> _TASK GOAL_:
Each line from the one containing "main_beam()" through the one containing "for node in" is to be retyped exactly, both end lines included, and all other lines left out.

> _SUPPLIED DATA_:
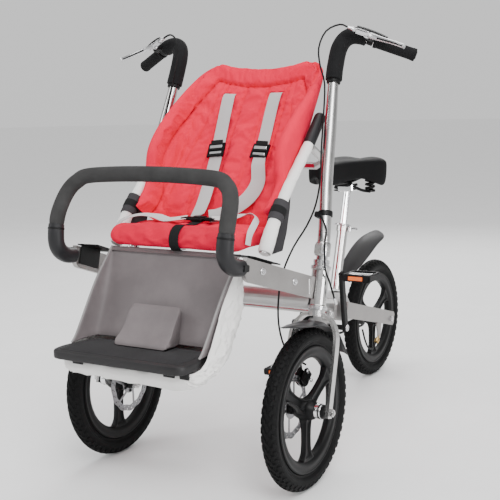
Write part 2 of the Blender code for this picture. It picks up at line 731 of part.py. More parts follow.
def crank_arm(sign):
    x = sign * CRANK_OFFSET
    tip = crank_tip(sign)
    middle = (BOTTOM_BRACKET + tip) / 2 + Vector((x, 0, 0))
    matrix = axes_matrix(middle, tip - BOTTOM_BRACKET, (0, 1, 0))
    arm = block("arm", (CRANK_LENGTH + 0.022, 0.024, 0.013), matrix, 0.003)
    return arm


def pedal_spindle(sign):
    tip = crank_tip(sign)
    inner, outer = tip + Vector((sign * (CRANK_OFFSET - 0.004), 0, 0)), tip + Vector((sign * 0.190, 0, 0))
    return rod("spindle", inner, outer, 0.0045, 12)


def crankset():
    """Right crank, spindle and chainring, fixed together."""
    ring_centre = BOTTOM_BRACKET + Vector((CHAIN_LINE, 0, 0))
    ring = rod("ring", ring_centre - Vector((0.0015, 0, 0)), ring_centre + Vector((0.0015, 0, 0)), CHAINRING_RADIUS, 32)
    spindle = rod("spindle", BOTTOM_BRACKET - Vector((0.088, 0, 0)), BOTTOM_BRACKET + Vector((0.0795, 0, 0)), 0.0085, 16)
    part(join(spindle, ring, crank_arm(-1), pedal_spindle(-1)), "crankset", "black_metal", BOTTOM_BRACKET)


def crank_left():
    part(join(crank_arm(1), pedal_spindle(1)), "crank_left", "black_metal", BOTTOM_BRACKET)


def pedal(name, sign):
    """A rectangular cage pedal, bored for its spindle."""
    tip = crank_tip(sign)
    centre = tip + Vector((sign * PEDAL_OFFSET, 0, 0))
    body = block("pedal", (0.094, 0.088, 0.024), Matrix.Translation(centre), 0.005)
    for y in (-0.026, 0.026):
        window = block("window", (0.066, 0.024, 0.05), Matrix.Translation(centre + Vector((0, y, 0))))
        body = cut(body, window)
    bore = rod("bore", tip, tip + Vector((sign * 0.25, 0, 0)), 0.0050, 12)
    part(cut(body, bore), f"pedal_{name}", "black_plastic", centre)


def rear_sprocket():
    centre = REAR_HUB + Vector((CHAIN_LINE, 0, 0))
    profile = [(SPROCKET_RADIUS, 0.0015), (SPROCKET_RADIUS, -0.0015), (AXLE_BORE, -0.0015), (AXLE_BORE, 0.0015)]
    part(turned("sprocket", profile, centre, (1, 0, 0), 24), "rear_sprocket", "black_metal", REAR_HUB)


def chain():
    """The closed chain loop round chainring and sprocket."""
    front, rear = BOTTOM_BRACKET, REAR_HUB
    big = CHAINRING_RADIUS + CHAIN_RADIUS + CHAIN_GAP
    small = SPROCKET_RADIUS + CHAIN_RADIUS + CHAIN_GAP
    run = rear - front
    lean = math.atan2(run.z, run.y)
    spread = math.acos((big - small) / run.length)
    path = []
    for step in range(13):
        angle = lean + spread + (2 * math.pi - 2 * spread) * step / 12
        path.append(front + Vector((CHAIN_LINE, math.cos(angle) * big, math.sin(angle) * big)))
    for step in range(9):
        angle = lean - spread + 2 * spread * step / 8
        path.append(rear + Vector((CHAIN_LINE, math.cos(angle) * small, math.sin(angle) * small)))
    part(tube("chain", path, CHAIN_RADIUS, 0, cyclic=True), "chain", "black_metal")


# Saddle


SADDLE_STATIONS = [
    (0.624, 0.010, 0.741, 0.026),
    (0.640, 0.024, 0.748, 0.046),
    (0.700, 0.032, 0.752, 0.054),
    (0.770, 0.042, 0.755, 0.056),
    (0.830, 0.068, 0.757, 0.058),
    (0.880, 0.094, 0.759, 0.064),
    (0.922, 0.103, 0.760, 0.068),
    (0.952, 0.090, 0.758, 0.058),
    (0.966, 0.056, 0.752, 0.038),
]


def saddle_and_post():
    """The post with its rail clamp, and the saddle on its two rails."""
    top = SEAT_TUBE_TOP + SEAT_TUBE_UP * 0.120
    post = rod("post", SEAT_TUBE_TOP - SEAT_TUBE_UP * 0.110, top, SEAT_POST_RADIUS, 20)
    clamp = block("clamp", (0.052, 0.046, 0.024), Matrix.Translation(top + Vector((0, 0.003, 0.008))), 0.003)
    part(join(post, clamp), "seat_post", "chrome", SEAT_TUBE_TOP)
    sections = []
    for y, half, top_z, deep in SADDLE_STATIONS:
        section = []
        for step in range(14):
            angle = 2 * math.pi * step / 14
            section.append((half * math.cos(angle), y, top_z - deep / 2 + deep / 2 * math.sin(angle)))
        sections.append(section)
    rails = []
    for side in SIDES.values():
        route = [(side * 0.012, 0.665, 0.722), (side * 0.021, 0.735, 0.6870), (side * 0.022, 0.885, 0.6870),
                 (side * 0.030, 0.935, 0.715)]
        rails.append(tube("rail", smooth(route, 3), 0.0035, 1))
    part(join(loft("saddle", sections), *rails), "saddle", "black_plastic", SEAT_TUBE_TOP)


def seatpost_lever():
    """The quick-release lever beside the seat tube's collar."""
    hinge = SEAT_TUBE_TOP - SEAT_TUBE_UP * 0.0095 + Vector((0.0265, -0.004, 0))
    boss = rod("boss", hinge - SEAT_TUBE_UP * 0.008, hinge + SEAT_TUBE_UP * 0.008, 0.0052, 12)
    handle = tube("handle", smooth([hinge, hinge + Vector((0.006, 0.022, 0.000)), hinge + Vector((0.002, 0.048, -0.004))], 2),
                  0.0042, 1)
    part(join(boss, handle), "seatpost_lever", "silver", hinge)


# Bumper bar

BAR_PIVOT = ARM_FRONT - ARM_AHEAD * ARM_HEIGHT / 2
BAR_HALF = [
    (0.2430, -0.2118, 0.5775),
    (0.2410, -0.2440, 0.5835),
    (0.2400, -0.2690, 0.6010),
    (0.2405, -0.2760, 0.6300),
    (0.2415, -0.2640, 0.6830),
    (0.2340, -0.2380, 0.7330),
    (0.2130, -0.2205, 0.7620),
    (0.1700, -0.2140, 0.7765),
    (0.0000, -0.2140, 0.7825),
]
BAR_STEPS = [2, 2, 2, 1, 2, 3, 3, 1]
BAR_SPLIT = 7


def bumper_bar():
    """A bent bar with thick moulded ends, and a foam sleeve over the hand rail."""
    half = smooth(BAR_HALF, BAR_STEPS)
    path = half + [mirrored(p, -1) for p in half[-2::-1]]
    split = BAR_SPLIT
    foam_path = path[split : len(path) - split]
    bare = 0.0130
    radii = [0.0195] * split + [bare] * len(foam_path) + [0.0195] * split
    bar = tube("bar", path, 0.0195, 3, radii=radii)
    pivot = Vector((0, BAR_PIVOT.y, BAR_PIVOT.z))
    part(bar, "bumper_bar", "grey_plastic", pivot)
    inner = foam_path[1:-1]
    foam = sleeve("foam", inner, bare + SLEEVE_GAP, 0.0185 - bare - SLEEVE_GAP)
    part(foam, "bumper_foam", "foam", pivot)


# Child seat


def back_point(x, up, forward):
    return BACK_FOOT + BACK_UP * up + BACK_FORWARD * forward + Vector((x, 0, 0))


def seat_back():
    """A reclined back with two deep side wings and round top corners, as one padded shell."""
    stations = [(-0.020, 0.098, 0.194), (0.050, 0.085, WING_X), (0.116, 0.118, WING_X), (0.180, 0.118, WING_X),
                (0.243, 0.102, WING_X), (0.330, 0.072, WING_X), (0.405, 0.036, 0.195), (0.446, 0.014, 0.180),
                (0.468, 0.010, 0.150)]
    rows = []
    for up, wing, half in stations:
        bend = min(0.012, wing * 0.4)
        profile = [(half, wing), (half, wing * 0.55 + bend * 0.45), (half - 0.018, bend), (0.110, 0)]
        row = [(-x, f) for x, f in profile] + [(0, 0)] + profile[::-1]
        rows.append([back_point(x, up, f) for x, f in row])
    part(shell("back", rows, 0.022, 0), "seat_back_pad", "red_fabric")


def seat_cushion():
    """The cushion, thicker at its front roll."""
    outline = [(-0.112, 0.592), (-0.140, 0.602), (-0.146, 0.620), (-0.136, 0.640), (-0.108, 0.648), (-0.060, 0.640),
               (0.048, 0.636), (0.052, 0.604), (-0.060, 0.600)]
    part(side_plate("cushion", outline, 0, 0.368), "seat_cushion", "red_fabric")


def seat_frame():
    """Two side tubes and a cross tube that carry the back and stand on the brackets."""
    spine = [(-0.072, 0.588), (-0.020, 0.660), (0.060, 0.745), (0.160, 0.835), (0.222, 0.898)]
    tubes = [tube("side", smooth([(side * SEAT_TUBE_X, y, z) for y, z in spine], 2), 0.0125, 2)
             for side in SIDES.values()]
    low, high = (-SEAT_TUBE_X, 0.160, 0.835), (SEAT_TUBE_X, 0.160, 0.835)
    rear = Vector((0, 0.100, -0.060))
    bow = smooth([low, Vector(low) + rear + Vector((0.03, 0, 0)), Vector(high) + rear - Vector((0.03, 0, 0)), high],
                 [3, 1, 3])
    part(join(tubes[0], tube("bow", bow, 0.0100, 1), tubes[1]), "seat_frame", "silver")


LEG_STATIONS = [
    (-0.128, 0.586, 0.010),
    (-0.160, 0.510, 0.036),
    (-0.192, 0.450, 0.050),
    (-0.216, 0.400, 0.056),
]


def leg_panel():
    """A shallow scoop behind the child's calves."""
    rows = []
    for y, z, rim in LEG_STATIONS:
        ahead = Vector((0, -0.97, -0.12)).normalized() * rim
        taper = 0.186 - (0.586 - z) * 0.10
        row = [Vector((-taper, y, z)) + ahead, Vector((-taper + 0.006, y, z)) + ahead * 0.4,
               Vector((-taper + 0.026, y, z)), Vector((0, y, z)), Vector((taper - 0.026, y, z)),
               Vector((taper - 0.006, y, z)) + ahead * 0.4, Vector((taper, y, z)) + ahead]
        rows.append(row)
    part(shell("panel", rows, 0.005, 0), "leg_panel", "grey_panel")


def calf_block():
    outline = [(-0.266, 0.3840), (-0.2260, 0.3840), (-0.1990, 0.4560), (-0.2060, 0.4660)]
    part(side_plate("wedge", outline, 0, 0.132), "calf_block", "grey_panel")


def footrest():
    """A thick board with round front corners."""
    front, back = FOOTREST_FRONT_Y, -0.228
    half = [(0.150, back), (0.170, back - 0.026), (0.188, front + 0.060), (0.189, front + 0.030), (0.184, front + 0.014),
            (0.174, front + 0.004), (0.160, front)]
    outline = half + [(-x, y) for x, y in half[::-1]]
    part(plate("board", outline, 0.022, Matrix.Translation((0, 0, 0.3715))), "footrest", "black_plastic")


def basket_cover():
    """The fabric cover that hangs behind the leg panel and under the footrest."""
    outline = [(-0.118, 0.574), (-0.112, 0.540), (-0.130, 0.438), (-0.176, 0.376), (-0.236, 0.332), (-0.300, 0.308),
               (-0.336, 0.318), (-0.336, 0.354), (-0.214, 0.354), (-0.207, 0.395), (-0.182, 0.450), (-0.148, 0.514)]
    part(side_plate("cover", outline, 0, 0.350), "basket_cover", "white_fabric")


def harness_buckle():
    centre = Vector((-0.018, -0.012, 0.6535))
    part(block("buckle", (0.068, 0.034, 0.014), Matrix.Translation(centre), 0.004), "harness_buckle", "black_plastic")


# Brake cables


def brake_cable(name, side):
    """From the lever mount in a loop over the bend, down the stem and past the side arm to the caliper."""
    start = LEVER_PIVOT - HANDLE_OUT * 0.0305
    route = [start, start - HANDLE_OUT * 0.020, (0.262, 0.258, 1.134), (0.232, 0.240, 1.118), (0.2180, 0.226, 1.076),
             (0.2250, 0.220, 1.030), (0.2370, 0.220, 0.985), (0.2450, 0.196, 0.905), (0.2530, 0.166, 0.820),
             (0.2620, 0.142, 0.752), (0.2640, 0.112, 0.690), (0.2560, 0.078, 0.640), (0.2380, 0.040, 0.590),
             (0.2220, 0.014, 0.530), (0.2140, 0.006, 0.470), (0.2100, 0.012, 0.400), (0.2120, 0.040, 0.335),
             (0.2300, 0.072, 0.300), (0.2480, 0.082, 0.2870)]
    path = [mirrored(p, side) for p in smooth(route, 3)]
    part(tube("cable", path, CABLE_RADIUS, 1), f"brake_cable_{name}", "black_plastic", steer_point(side, 0))


def build():
    crossbeam()
    main_beam()
    bike_seat_tube()
    rear_mudguard()
    rear_axle()
    for name, side in SIDES.items():
        head_tube(name, side)
        rear_arm(name, side)
        side_arm(name, side)
        seat_bracket(name, side)
        fork(name, side)
        front_mudguard(name, side)
        caliper(name, side)
        stem(name, side)
        handle_covers(name, side)
        lever_mount(name, side)
        brake_lever(name, side)
        tyre(f"tyre_{name}", wheel_centre(side))
        cast_wheel(f"wheel_{name}", wheel_centre(side))
        rotor(name, side)
        pedal(name, side)
        brake_cable(name, side)
    tie_rod()
    tyre("tyre_rear", REAR_HUB)
    cast_wheel("wheel_rear", REAR_HUB, SPROCKET_SIDE_HUB)
    rear_sprocket()
    crankset()
    crank_left()
    chain()
    saddle_and_post()
    seatpost_lever()
    bumper_bar()
    seat_back()
    seat_cushion()
    seat_frame()
    leg_panel()
    calf_block()
    footrest()
    basket_cover()
    harness_buckle()


build()
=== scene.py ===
"""Looks for the stroller tricycle: camera, floor, light, materials and the fine pieces.

Lengths are in metres in the row frame. The child faces -Y and +X is the child's left.
"""

import math

import bmesh
import bpy
from mathutils import Matrix, Vector, noise


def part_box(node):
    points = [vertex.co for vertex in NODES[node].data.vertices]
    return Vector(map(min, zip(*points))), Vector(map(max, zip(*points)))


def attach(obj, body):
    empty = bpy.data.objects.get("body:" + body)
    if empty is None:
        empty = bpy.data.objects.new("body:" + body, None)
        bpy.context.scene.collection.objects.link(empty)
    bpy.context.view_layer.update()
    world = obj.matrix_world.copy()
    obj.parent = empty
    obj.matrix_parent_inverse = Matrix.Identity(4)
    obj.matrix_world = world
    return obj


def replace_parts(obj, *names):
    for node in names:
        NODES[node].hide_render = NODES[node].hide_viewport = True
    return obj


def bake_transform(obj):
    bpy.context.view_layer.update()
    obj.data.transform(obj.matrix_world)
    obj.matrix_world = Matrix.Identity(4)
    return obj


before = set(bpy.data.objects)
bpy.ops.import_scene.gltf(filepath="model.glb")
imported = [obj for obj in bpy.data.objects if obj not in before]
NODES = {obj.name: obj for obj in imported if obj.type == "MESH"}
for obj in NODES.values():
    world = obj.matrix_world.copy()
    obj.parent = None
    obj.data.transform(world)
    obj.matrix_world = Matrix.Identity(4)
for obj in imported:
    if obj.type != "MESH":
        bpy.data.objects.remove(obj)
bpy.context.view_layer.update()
SIDES = {"left": 1, "right": -1}

# The middle of the whole length lies this far behind the front axle
SHIFT = 0.4335


def V(x, y, z):
    return Vector((x, y, z))


def P(x, y, z):
    """A point given from the ground below the front axle, in the row frame."""
    return V(x, y - SHIFT, z)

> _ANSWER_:
    main_beam()
    bike_seat_tube()
    rear_mudguard()
    rear_axle()
    for name, side in SIDES.items():
        head_tube(name, side)
        rear_arm(name, side)
        side_arm(name, side)
        seat_bracket(name, side)
        fork(name, side)
        front_mudguard(name, side)
        caliper(name, side)
        stem(name, side)
        handle_covers(name, side)
        lever_mount(name, side)
        brake_lever(name, side)
        tyre(f"tyre_{name}", wheel_centre(side))
        cast_wheel(f"wheel_{name}", wheel_centre(side))
        rotor(name, side)
        pedal(name, side)
        brake_cable(name, side)
    tie_rod()
    tyre("tyre_rear", REAR_HUB)
    cast_wheel("wheel_rear", REAR_HUB, SPROCKET_SIDE_HUB)
    rear_sprocket()
    crankset()
    crank_left()
    chain()
    saddle_and_post()
    seatpost_lever()
    bumper_bar()
    seat_back()
    seat_cushion()
    seat_frame()
    leg_panel()
    calf_block()
    footrest()
    basket_cover()
    harness_buckle()


build()
=== scene.py ===
"""Looks for the stroller tricycle: camera, floor, light, materials and the fine pieces.

Lengths are in metres in the row frame. The child faces -Y and +X is the child's left.
"""

import math

import bmesh
import bpy
from mathutils import Matrix, Vector, noise


def part_box(node):
    points = [vertex.co for vertex in NODES[node].data.vertices]
    return Vector(map(min, zip(*points))), Vector(map(max, zip(*points)))


def attach(obj, body):
    empty = bpy.data.objects.get("body:" + body)
    if empty is None:
        empty = bpy.data.objects.new("body:" + body, None)
        bpy.context.scene.collection.objects.link(empty)
    bpy.context.view_layer.update()
    world = obj.matrix_world.copy()
    obj.parent = empty
    obj.matrix_parent_inverse = Matrix.Identity(4)
    obj.matrix_world = world
    return obj


def replace_parts(obj, *names):
    for node in names:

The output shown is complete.